Maybe if we parents took a step back and watched what motivates our child, we would actually discover a great deal. Think about the time your child wanted to climb to the highest part of the jungle gym while you had your heart in your mouth! That's the inner motivation we need to harness. That is the inner motivation that gets buried in later years due to unrealistic expectations and constant pressure to perform.
Belief 2: Children may be motivated, but not for the things that matter. They only care about play.
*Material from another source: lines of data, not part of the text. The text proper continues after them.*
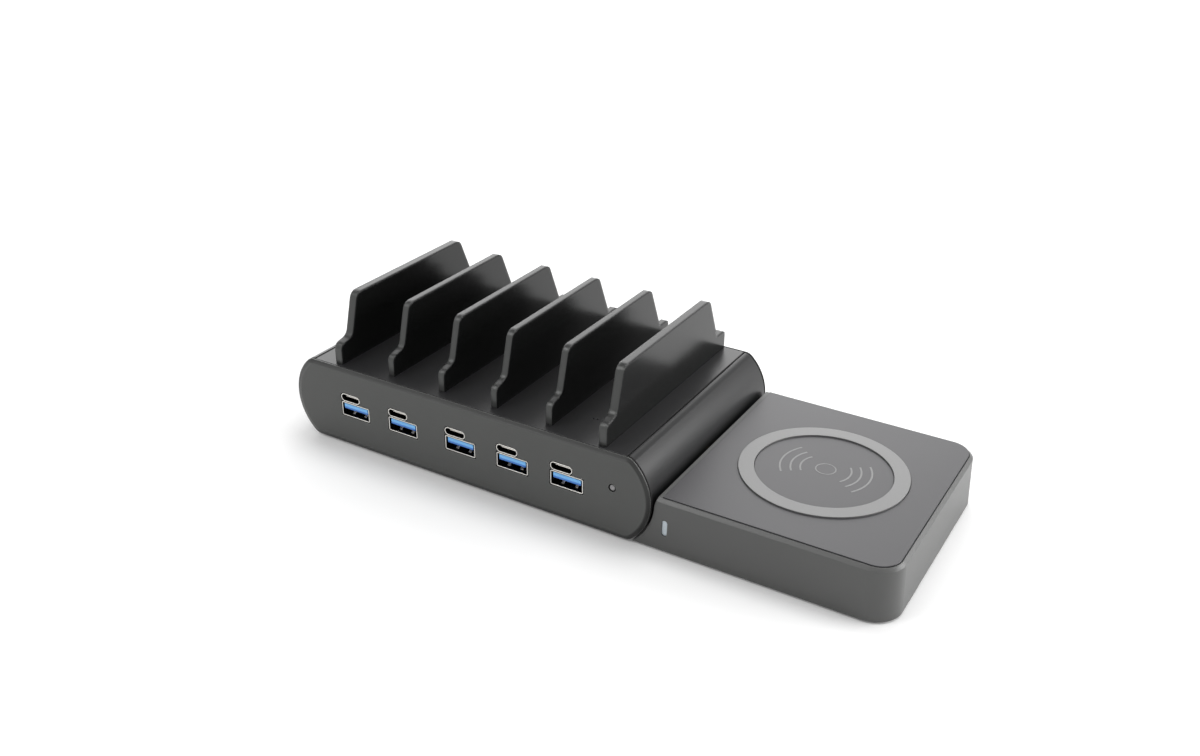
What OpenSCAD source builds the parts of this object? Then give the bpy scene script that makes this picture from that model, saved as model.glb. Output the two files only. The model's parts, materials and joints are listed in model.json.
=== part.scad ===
// Desktop charging station: a low housing with round ends, six upright dividers
// standing in its deck, paired power outlets along its front and a flat wireless
// pad nested against its right end. X runs along the front, Y to the back, Z up.
// The origin is the middle of the footprint on the table.

/* [Housing] */
// Width of the housing across its two curved ends
body_w = 154.8; // [152:0.2:158]
// Depth of the housing from front face to back face
body_d = 94.2; // [92:0.2:98]
// Height of the housing above its feet
body_h = 32.2; // [31.6:0.2:33]
// Radius of the curved ends, seen from the front
end_r = 20.3; // [19.7:0.1:21]
// Radius where a curved end meets the flat top or bottom
corner_r = 4; // [3.4:0.2:4.4]
// Wall thickness of the housing
wall = 2.2; // [2:0.1:2.4]
// Height of the rubber feet under the housing and the pad
foot_h = 0.8; // [0.6:0.1:1.4]
// Radius of a rubber foot
foot_r = 5; // [4:0.5:6]
// Depth of the pocket that holds a foot
foot_pocket = 0.6; // [0.4:0.1:0.8]
// Distance of the housing feet from the ends of the housing
foot_from_end = 19.4; // [18:0.2:23]
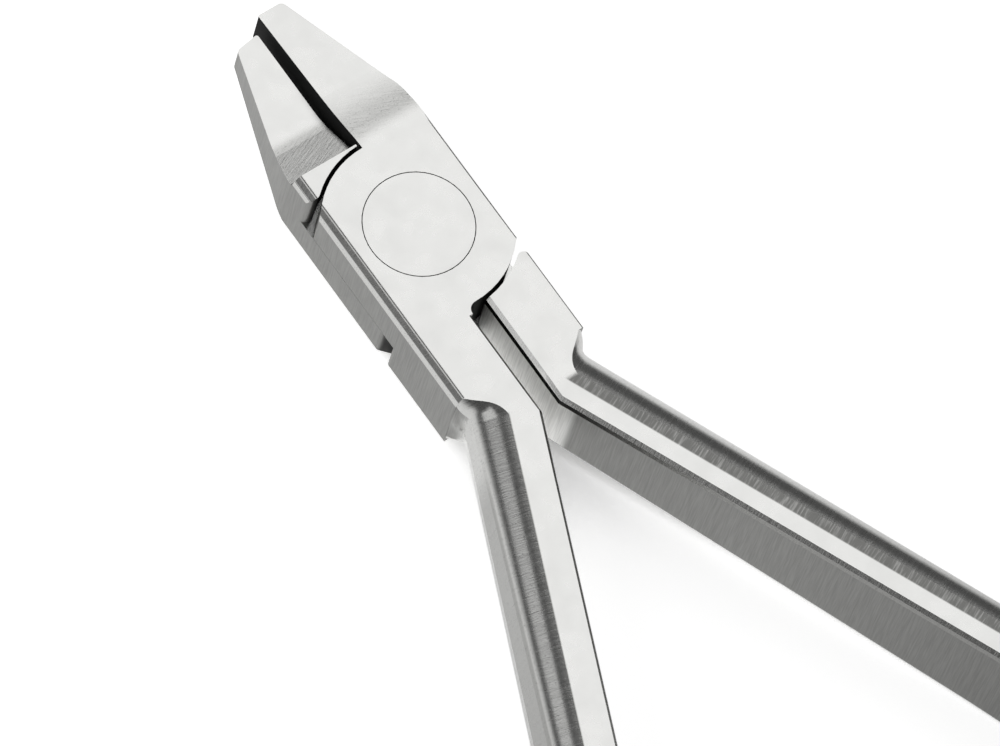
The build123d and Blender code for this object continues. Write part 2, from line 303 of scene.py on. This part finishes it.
# Rear half: the same forging steel turned over, with the shorter beak, the hidden lap plate and the right
# handle. It is ground and linished as the front half is.
rear_strip = 0.0021
rear_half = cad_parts["rear_half"]
rear_half.data.materials.clear()
rear_half.data.materials.append(ground_stainless("ground_stainless_rear", -handle_angle, -1, rear_strip))

# Pivot screw: a turned stainless screw, driven home and then ground flush with the joint's front face, so
# only the fine ring round its head shows.
pivot_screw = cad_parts["pivot_screw"]
pivot_screw.data.materials.clear()
pivot_screw.data.materials.append(ground_stainless("ground_stainless_screw", 0, 1, front_strip))


# Floor and light: the tool lies on white paper, under one large softbox beyond the beaks and a weaker one at
# the far left. The camera sees the paper white, with the tool's shadow. The steel mirrors it too, as a pool
# of light that fades with the distance from the pivot.
floor_width = 6
paper_colour = linear("#F4F4F4")
shadow_reach = 0.018
shadow_span = (0.12, 0.42)
seen_strength = 0.8
mirrored_strength = 0.7
pool_edge = 0.13
pool_core = 0.025
world_strength = 0.10

bpy.ops.mesh.primitive_plane_add(size=floor_width, location=(0, 0, cad_box[0][2]))
floor = bpy.context.active_object
floor.name = "floor"
paper = bpy.data.materials.new("white_paper")
paper.use_nodes = True
tree = paper.node_tree
tree.nodes.clear()
open_sky = add_node(tree, "AmbientOcclusion", "AO", {"samples": 12}, Distance=shadow_reach)
open_share = add_node(
    tree, "MapRange", 0, Value=open_sky, From_Min=shadow_span[0], From_Max=shadow_span[1]
)
seen = add_node(
    tree, "Math", 0, {"operation": "MULTIPLY"},
    i0=add_node(tree, "LightPath", "Is Camera Ray"), i1=open_share,
)
seen_glow = add_node(tree, "Math", 0, {"operation": "MULTIPLY"}, i0=seen, i1=seen_strength)
mirrored = add_node(
    tree, "Math", 0, {"operation": "MAXIMUM"},
    i0=add_node(tree, "LightPath", "Is Glossy Ray"), i1=add_node(tree, "LightPath", "Is Transmission Ray"),
)
from_tool = add_node(
    tree, "VectorMath", "Value", {"operation": "LENGTH"}, i0=add_node(tree, "TexCoord", "Object")
)
pool = add_node(
    tree, "MapRange", 0, {"interpolation_type": "SMOOTHSTEP"},
    Value=from_tool, From_Min=pool_edge, From_Max=pool_core, To_Max=mirrored_strength,
)
mirrored_glow = add_node(tree, "Math", 0, {"operation": "MULTIPLY"}, i0=mirrored, i1=pool)
glow = add_node(tree, "Math", 0, {"operation": "ADD"}, i0=seen_glow, i1=mirrored_glow)
matte = add_node(tree, "BsdfDiffuse", Color=paper_colour)
lit = add_node(tree, "Emission", Color=(1, 1, 1, 1), Strength=glow)
add_node(tree, "OutputMaterial", Surface=add_node(tree, "AddShader", i0=matte, i1=lit))
floor.data.materials.append(paper)


def softbox(name, place, towards, width, height, radiance):
    """Area light of a given radiance, so that a white surface facing all of it renders white at 1."""
    bpy.ops.object.light_add(type="AREA", location=place)
    lamp = bpy.context.active_object
    lamp.name = name
    lamp.data.shape = "RECTANGLE"
    lamp.data.size = width
    lamp.data.size_y = height
    lamp.data.energy = radiance * math.pi * width * height
    direction = [a - b for a, b in zip(place, towards)]
    flat = math.hypot(direction[0], direction[1])
    lamp.rotation_euler = (math.atan2(flat, direction[2]), 0, math.atan2(direction[0], -direction[1]))
    return lamp


softbox("softbox_far", (0.28, 0.40, 0.60), (0.28, 0.40, 0), 0.46, 0.95, 1.0)
softbox("softbox_left", (-0.60, 0.19, 0.50), (0, 0, 0), 0.9, 0.60, 0.75)

world = bpy.data.worlds.new("studio")
bpy.context.scene.world = world
world.use_nodes = True
world.node_tree.nodes["Background"].inputs["Color"].default_value = (1, 1, 1, 1)
world.node_tree.nodes["Background"].inputs["Strength"].default_value = world_strength

scene = bpy.context.scene
scene.view_settings.view_transform = "Standard"

# Place and turn were solved from the pivot ring's ellipse and from corners measured in the photo
bpy.ops.object.camera_add(
    location=(-0.290143, -0.225871, 0.751545),
    rotation=[math.radians(angle) for angle in (24.2198, -8.6441, -35.4563)],
)
camera = bpy.context.active_object
camera.data.sensor_width = 36
camera.data.lens = 324
scene.camera = camera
So another reason we push is because the child may not show motivation in those things which we believe to be best for him. A parent of a young boy may say, "He is only interested in playing with his cars. I have to force him to practice writing." Why can't we take into to consideration
the kind of learning that is happening when that child plays with cars? He runs it over different types of surfaces and watches where it goes fast and slow. That's basic physics where he discovers friction and speed and incline. The more we watch children we will realize that every activity the child takes on has meaning and is helping his development- even digging a hole in the mud! Dr. Montessori wisely said "follow the child." (Not expect them to follow us). And Montessori schools all the world have proved that when we follow the child, we find that she
moves on her own to take up every challenge with interest and dedication- including reading and writing. Why is that hard to believe?!
It is our anxiety (and comparison to others) which comes in the way of allowing the child to develop at his own pace.
BELIEF 3: Children are like clay. It's the parent's job to mould them.
As we have already discussed above, science shows that children are not pieces of clay or empty slates. They are born with their own personalities, talents and drive to grow. But we do not trust that. We believe that if a child is not thrown into the deep end when he is three, he
will never learn how to swim and nor will he have any desire or motivation to do so on his own. And with that thinking we enroll them in every class possible as well as push them to study. We truly believe that this is the role of a good parent- giving my child that edge. As a result our interactions with our children become focused solely on our own expectations about what they should achieve, leading to constant lectures and nagging.
What then is the alternative?
Can we ask ourselves if this really is the best way to parent? What would happen if I followed my child's cues? What if I believed that she deserves to be trusted in choosing what to do or learn and when. And that she will learn with complete interest when the time is right.
Is that vast exposure and cutting edge I want to give my child really in his or her best interests or is it more to do with my fears and my ego that my child must be the best.
The point of this article is not to be moralistic about whether pushing our children is right or wrong. Neither is it to advocate that we should never do it. There may be times when we might feel our children need a gentle push (I would prefer to call it encouragement). But what if at
most times we believed and trusted them a lot more. What if we redefined our role to be one not of "pushers" but "facilitators" who help what is best in the child to come out (at its own pace!)
Just like a gardener would not pull the leaves of a plant to make it grow but nurture it with the right soil, fertilizer and sunlight. We could see our job as parents more in terms of nurturing and providing the right environment. The right environment is one in which there is very limited exposure to addictive materials such as video games and TV since these will come in the way of the child's natural desire to work. It should be rich in materials which allow children to explore and work with their hands as well as provide plenty of opportunities for social interactions.
Footnote: In our experience of facilitating parent groups over the last ten years we have numerous stories from parents who decided to step back and support their child's inner motivation. They are always amazed at the challenges their children take up and the choices and decisions they make. From the smallest things such as taking responsibility for their own eating or getting ready for school to larger more important choices. Most of all these parents treasure the change in the relationship with their children when they move from pushing to trust. They say, "It's not easy but once you discover how capable your child is, you just keep going."